EG:  Tell me about your trip to Africa – it was a little over a year ago now, right?

BN:  Yeah.  It was very brief – two weeks.  I went to urban parts of West Africa: Cotonou, in Benin; Lome, in Togo, and Accra in Ghana, and I basically went to cover my ass against the valid accusation that I’m speaking from practically no experience.  The cities are, well, much as you’d expect – impoverished, dirty, lively, and totally unlike America.  I’d never been anywhere in the world where the extremes between rich and poor are so brutally visible – people in a Mercedes being offered a freshly-killed giant rat for sale, as dinner.  And sure, are there wonderful, beautiful things about that part of the world?  Of course there are, plenty.  But I wasn’t really writing about them.  I’m no authority on Africa.  I was writing about Americans.
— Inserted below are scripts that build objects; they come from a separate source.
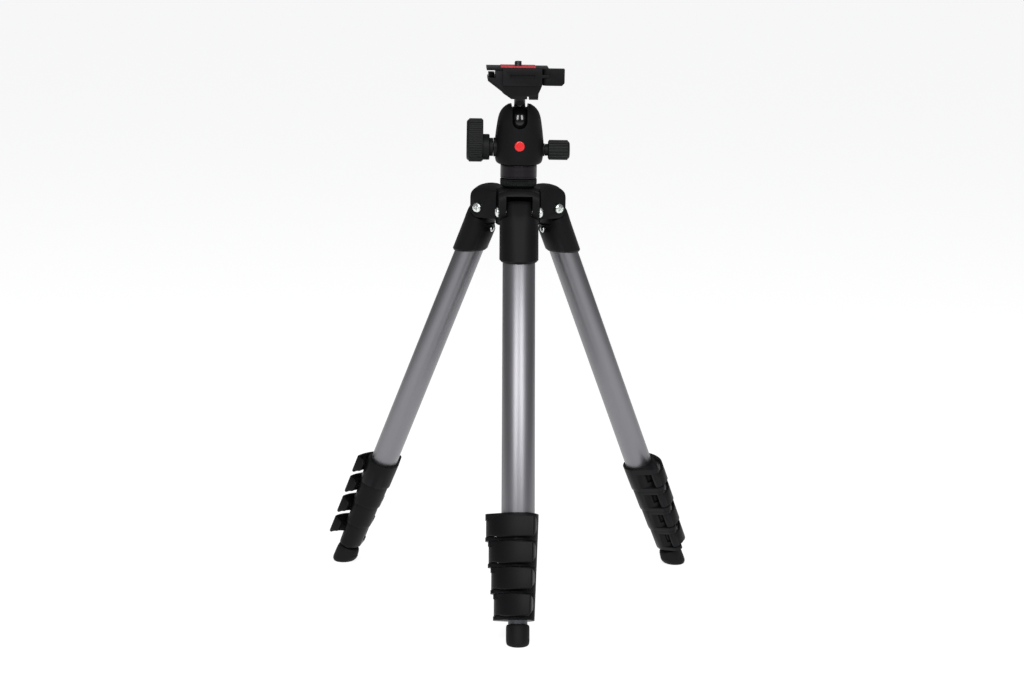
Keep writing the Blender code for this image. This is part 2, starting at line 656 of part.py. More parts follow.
def camera_plate(axis):
    """Camera plate: flange, grip pad, body that drops into the clamp, and screw recess."""
    notch_y = LEVER_PIVOT[1] + CLAMP_LEVER_RADIUS + GAP
    flange = [(-0.0277, -0.0186), (CLAMP_RIGHT, -0.0186), (CLAMP_RIGHT, notch_y), (0.0228, notch_y),
              (0.0228, 0.0188), (-0.0277, 0.0188)]
    plate = as_object("camera_plate", prism(flange, PLATE_BOTTOM, PLATE_TOP))
    pad = box((-0.0162, -0.0150, PLATE_TOP - 0.0004), (0.0125, 0.0140, PAD_TOP))
    body = [(-0.0150, 0.4321), (0.0127, 0.4321), (0.0127, 0.4386), (-0.0205, 0.4386), (-0.0175, 0.4345)]
    combine(plate, [pad, prism(body, -0.0186, 0.0185, "xzy")], "UNION")
    cutters = [bar(0.0070, 0.43, 0.4352, "z", 16, (SCREW_X, 0.0, 0.0)),
               bar(SCREW_RADIUS + 0.0004, 0.43, 0.45, "z", 16, (SCREW_X, 0.0, 0.0))]
    combine(plate, cutters, "DIFFERENCE")
    attach(smooth(plate), axis)


def camera_screw(axis):
    """Camera screw with its head in the plate's recess."""
    profile = [(0.4324, 0.0066), (0.4348, 0.0066), (0.4348, SCREW_RADIUS),
               (SCREW_TOP - 0.0005, SCREW_RADIUS), (SCREW_TOP, SCREW_RADIUS - 0.0006)]
    screw = smooth(as_object("camera_screw", turned(profile, 16), "black_screw"))
    attach(screw, axis, (SCREW_X, 0.0, 0.0))


# ---- assembly ----------------------------------------------------------------------------
def leg_frame(side, axis):
    """The frame of a leg: its origin is on the pivot and its Z runs up along the leg."""
    azimuth = math.radians(LEG_AZIMUTHS[side])
    place = (PIVOT_RADIUS * math.cos(azimuth), PIVOT_RADIUS * math.sin(azimuth), PIVOT_Z)
    return empty("leg_" + side + "_pivot", place, (-LEG_TILT, 0.0, azimuth + math.pi / 2), axis)


def build_legs(axis):
    """Three equal legs: each piece is drawn once and shared."""
    sources = {"casting": leg_casting(), "foot": foot()}
    for section in range(1, TUBE_COUNT + 1):
        sources["tube_%d" % section] = tube(section)
    for lock in range(1, TUBE_COUNT):
        sources["lock_%d" % lock] = lock_collar(lock)
        sources["lever_%d" % lock] = lock_lever(lock)
    bolt = pivot_bolt()
    for side in LEG_AZIMUTHS:
        frame = leg_frame(side, axis)
        for name, source in sources.items():
            piece = copy_of(source, "leg_%s_%s" % (side, name))
            place = (0.0, 0.0, 0.0)
            if name.startswith("lever"):
                lock = int(name[-1])
                place = (pin_x(lock), 0.0, lock_top(lock))
            attach(piece, frame, place)
        attach(copy_of(bolt, "pivot_bolt_" + side), frame)
    for source in list(sources.values()) + [bolt]:
        bpy.data.objects.remove(source, do_unlink=True)


def main():
    """Build the tripod."""
    clear_scene()
    axis = empty("column_axis", (COLUMN_X, COLUMN_Y, 0.0), (0.0, 0.0, 0.0))
    build_legs(axis)
    for part in (crown, centre_column, column_lock_ring, head_base, head_body, ball_stem,
                 ball_lock_knob, pan_lock_knob, plate_clamp, clamp_lever, camera_plate, camera_screw):
        part(axis)


main()
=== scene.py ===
# %% [markdown]
# # A compact tripod with a ball head
#
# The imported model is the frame: it says where every tube, lock and joint is.
# This lesson builds the surfaces that are seen on top of it. Most pieces follow
# simple rules, an oval that is lofted, a profile that is turned, a plan that is
# extruded, so they are drawn as rings of points, and each finish is a small node tree.

# %% The frame
import math

import bmesh
import bpy
import numpy as np
from mathutils import Matrix, Vector


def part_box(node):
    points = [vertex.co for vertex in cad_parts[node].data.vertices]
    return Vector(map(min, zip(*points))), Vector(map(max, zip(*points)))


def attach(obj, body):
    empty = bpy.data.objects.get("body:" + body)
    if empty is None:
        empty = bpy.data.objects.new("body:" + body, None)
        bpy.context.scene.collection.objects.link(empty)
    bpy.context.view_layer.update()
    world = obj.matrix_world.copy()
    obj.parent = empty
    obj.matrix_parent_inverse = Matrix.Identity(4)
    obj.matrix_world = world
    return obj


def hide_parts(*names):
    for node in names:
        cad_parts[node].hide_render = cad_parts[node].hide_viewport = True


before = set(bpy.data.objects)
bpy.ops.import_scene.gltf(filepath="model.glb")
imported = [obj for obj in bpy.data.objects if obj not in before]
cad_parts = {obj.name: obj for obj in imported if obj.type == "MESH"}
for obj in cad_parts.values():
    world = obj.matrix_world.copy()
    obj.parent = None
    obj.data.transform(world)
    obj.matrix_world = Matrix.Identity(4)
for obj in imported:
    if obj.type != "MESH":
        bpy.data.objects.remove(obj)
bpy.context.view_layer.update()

# %% [markdown]
# ## Places
#
# The tripod is symmetric about its column, not about its box, because the lock
# levers stick out to one side. The column's place comes from the column's own node.
# Each leg is drawn once in a frame of its own, X across the leg, Y towards the
# column and Z up along it, and then copied to its three places by a matrix.

# %% Column axis and leg frames
MM = 0.001
column_low, column_high = (Vector(corner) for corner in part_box("centre_column"))
AXIS = Vector(((column_low.x + column_high.x) / 2, (column_low.y + column_high.y) / 2, 0.0))
LEG_AZIMUTH = {"front": -90.0, "right": 30.0, "left": 150.0}
LEG_TILT = math.radians(23.24)
PIVOT_RADIUS = 29.05 * MM
PIVOT_Z = 323.9 * MM


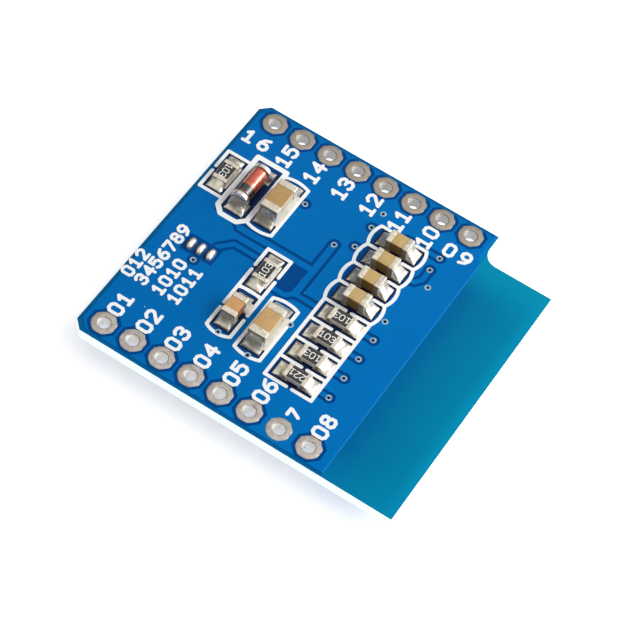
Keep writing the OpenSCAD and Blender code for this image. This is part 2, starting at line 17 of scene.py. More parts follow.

EG:  Did you spend much time with the Americans who live and work in the cities you were visiting? 

BN: No.  I know plenty of Americans already.

EG:  You had already written a first draft before you went on your trip, correct?  Did you go back and rework sections of the script when you returned to the states?

BN:  I had written a third draft, if I'm not mistaken.  I changed a few things here and there, but since the play centers on the Americans and the Africans who work directly with them, I found that, in terms of details, I had gotten a lot of things right.

EG:  What’s next on your plate?

BN:  I'm working, slowly, on two new plays.  One is (sort of) about race, and the other is (sort of) about sex.